Please, take a look at this:

http://www.freebsd.org/doc/handbook/pkgng-intro.html

and

https://wiki.freebsd.org/pkgng


----------



## micski (Jun 14, 2014)

I have read about the new package system, the pkgng, and wasted many hours on it. It is a critical change - and will render your FreeBSD system useless in seconds. The converting part of the procedure is not reversable (which is also stated in the handbook).


----------



## wblock@ (Jun 14, 2014)

The new package system works.  There are two main mistakes people encounter:

1. Thinking that pkg(1) forces them to use binary packages.  It does not.  I user ports with pkg(1) and it works better than the old system.
2. Continuing to use old package utilities after switching.  The old utilities still use the old databases, tracking things that no longer exist and updating the wrong things.

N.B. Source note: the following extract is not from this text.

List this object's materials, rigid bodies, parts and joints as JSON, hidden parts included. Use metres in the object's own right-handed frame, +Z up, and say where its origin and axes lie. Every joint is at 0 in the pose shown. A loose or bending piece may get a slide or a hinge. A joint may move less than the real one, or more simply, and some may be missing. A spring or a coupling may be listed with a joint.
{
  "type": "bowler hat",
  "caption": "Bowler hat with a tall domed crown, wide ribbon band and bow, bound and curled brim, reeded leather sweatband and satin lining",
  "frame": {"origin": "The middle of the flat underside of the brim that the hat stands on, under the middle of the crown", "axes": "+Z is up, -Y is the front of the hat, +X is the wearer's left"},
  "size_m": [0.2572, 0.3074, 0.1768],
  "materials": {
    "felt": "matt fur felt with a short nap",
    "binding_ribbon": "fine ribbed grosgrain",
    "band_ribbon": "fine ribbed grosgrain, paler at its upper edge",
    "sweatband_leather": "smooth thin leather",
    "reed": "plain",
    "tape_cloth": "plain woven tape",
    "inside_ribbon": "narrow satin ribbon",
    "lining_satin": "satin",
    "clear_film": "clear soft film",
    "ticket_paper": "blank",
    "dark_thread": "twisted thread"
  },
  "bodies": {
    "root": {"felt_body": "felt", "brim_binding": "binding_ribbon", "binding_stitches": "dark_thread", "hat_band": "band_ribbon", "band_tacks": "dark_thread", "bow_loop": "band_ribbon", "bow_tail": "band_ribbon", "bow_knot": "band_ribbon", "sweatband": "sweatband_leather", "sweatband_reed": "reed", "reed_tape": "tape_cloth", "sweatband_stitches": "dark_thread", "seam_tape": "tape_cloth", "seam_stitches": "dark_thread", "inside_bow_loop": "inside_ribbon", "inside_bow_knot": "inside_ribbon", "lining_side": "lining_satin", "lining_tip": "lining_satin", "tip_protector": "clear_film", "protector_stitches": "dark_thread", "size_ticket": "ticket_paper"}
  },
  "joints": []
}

An overall error that is a continuous problem is people not checking /usr/ports/UPDATING before installing or updating ports.  It is not a list of fixes for problems.  Instead, it is a list of manual tasks that the ports system cannot do on its own.  Skipping these tasks causes problems.

Upgrading FreeBSD Ports gives an overview of keeping ports updated with the least work.


----------



## micski (Jun 14, 2014)

Thanks, wblock. That is a very well written and good looking guide.


----------



## micski (Jun 14, 2014)

I have now tried portmaster. It does not resolve this problem. If I try to install VirtualBox, it fails on error with conflicting files, that relatees to Perl. However, I only has one version of Perl. Despite that, I installed the latest version, but installation still fails with the same error. Google is full of similar reports and non working solutions.

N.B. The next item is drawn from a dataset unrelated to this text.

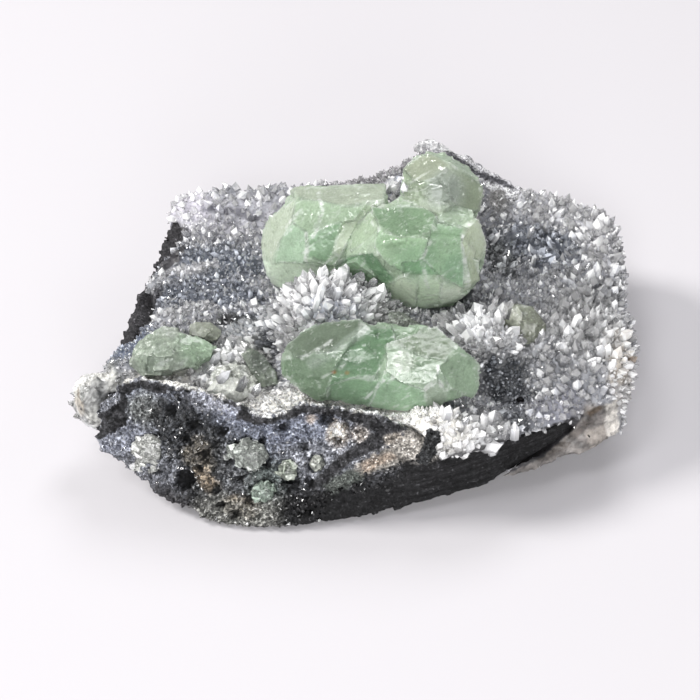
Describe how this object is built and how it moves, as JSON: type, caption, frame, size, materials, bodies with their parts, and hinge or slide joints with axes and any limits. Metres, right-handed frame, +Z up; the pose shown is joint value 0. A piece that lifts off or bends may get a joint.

What is going on with FreeBSD and this mess of error messages? In the good old days, FreeBSD and its ports tree was a simple, fast and solid system, that could run for years and years. It stood out from Linux and other systems. Today, FreeBSD has a bunch of different package systems with non tested instructions, that all fail to work, and your entire system is at stake, every time you encounter a need for version update of simple end user programs. On top of it, a bunch of warnings has been spread out like the famous deprecated pkg.conf and creation of a repository configuration, which is far from simple to do. Thus, the modern FreeBSD kills itself within 6 months and is far behind Linux and other systems. It is a sad development.


----------



## wblock@ (Jun 14, 2014)

micski said:
			
		

> I have now tried portmaster. It does not resolve this problem. If I try to install VirtualBox, it fails on error with conflicting files, that relatees to Perl. However, I only has one version of Perl. Despite that, I installed the latest version, but installation still fails with the same error. Google is full of similar reports and non working solutions.

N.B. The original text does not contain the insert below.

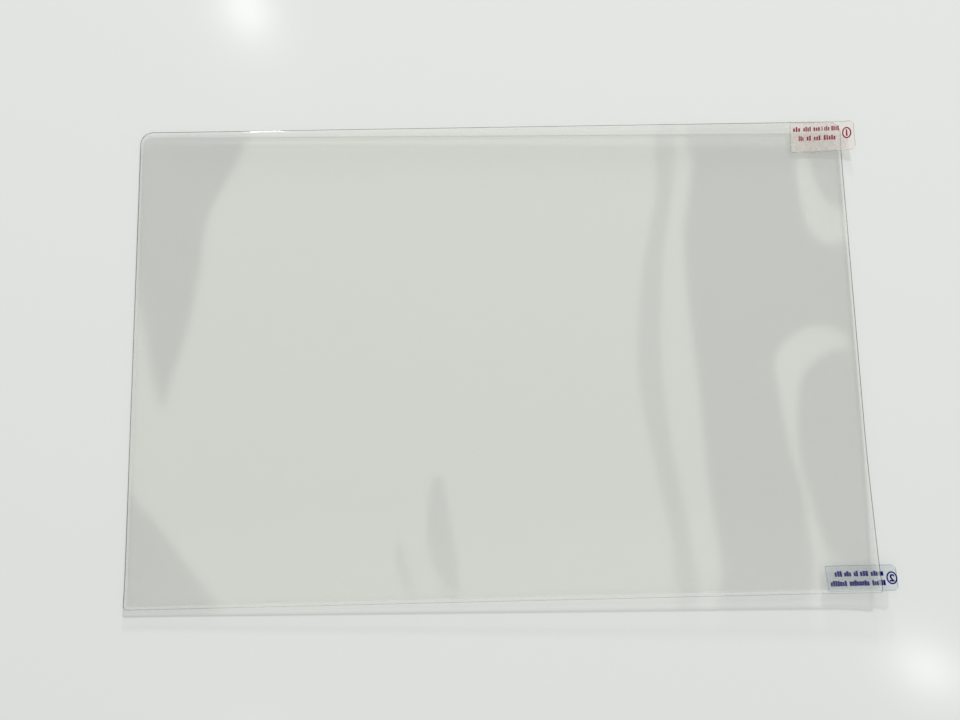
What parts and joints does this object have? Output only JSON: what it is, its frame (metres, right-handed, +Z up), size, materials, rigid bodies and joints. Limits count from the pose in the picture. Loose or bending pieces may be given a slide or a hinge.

Most likely this problem is from not following /usr/ports/UPDATING, so no, portmaster can't fix that.  Or it can, by removing and rebuilding all ports as shown in the man page.  Long-term problems caused by missing necessary updates are often difficult to fix.



> What is going on with FreeBSD and this mess of error messages? In the good old days, FreeBSD and its ports tree was a simple, fast and solid system, that could run for years and years. It stood out from Linux and other systems. Today, FreeBSD has a bunch of different package systems with non tested instructions, that all fail to work, and your entire system is at stake, every time you encounter a need for version update of simple end user programs. On top of it, a bunch of warnings has been spread out like the famous deprecated pkg.conf and creation of a repository configuration, which is far from simple to do. Thus, the modern FreeBSD kills itself within 6 months and is far behind Linux and other systems. It is a sad development.



This is trolling, but I'll give you a serious response.

FreeBSD has only had two package systems.  One is dead and will go away in a couple of months.  The other is pkg(8), which is a drop-in replacement for the old system.  It is faster, does more things, and works better than the old system.  It is also going through changes.  Most of these changes are things that should have happened long ago, but the old system had resisted change for long after it was needed.

There is a widespread misconception that using pkg(8) means people have to use binary packages.  This is not true.  The ports system is still the basis for packages, and will not be going away.

The recipe for installing applications on a FreeBSD system has not changed.  There are steps the ports system cannot do alone.  These manual steps must be done by the admin, or the system will not work reliably.  Despite that, a great number of people just throw `portmaster -a` at it and hope that it will all work.

So, to repeat:
Before installing or updating *any* ports, read the new entries in /usr/ports/UPDATING.  If they apply to ports already on the system, or are steps for all users, do them.  Do them first, because it's easier to avoid problems than to try to fix them.

Install sysutils/bsdadminscripts and run `pkg_libchk -qo`.  This will show ports that need to be rebuilt because they are missing libraries (often from ignoring /usr/ports/UPDATING).

Some systems are so twisted up by mysterious errors and "fixes" like symlinking the wrong library versions that all ports need to be rebuilt.  The procedure at the end of the portmaster(8) man page to rebuild all ports is the best way to do this, removing all ports to avoid conflicts but automating it as much as possible.

Once a system is corrected, always, always, _always_ check and follow new entries in /usr/ports/UPDATING before upgrading or installing new ports.


----------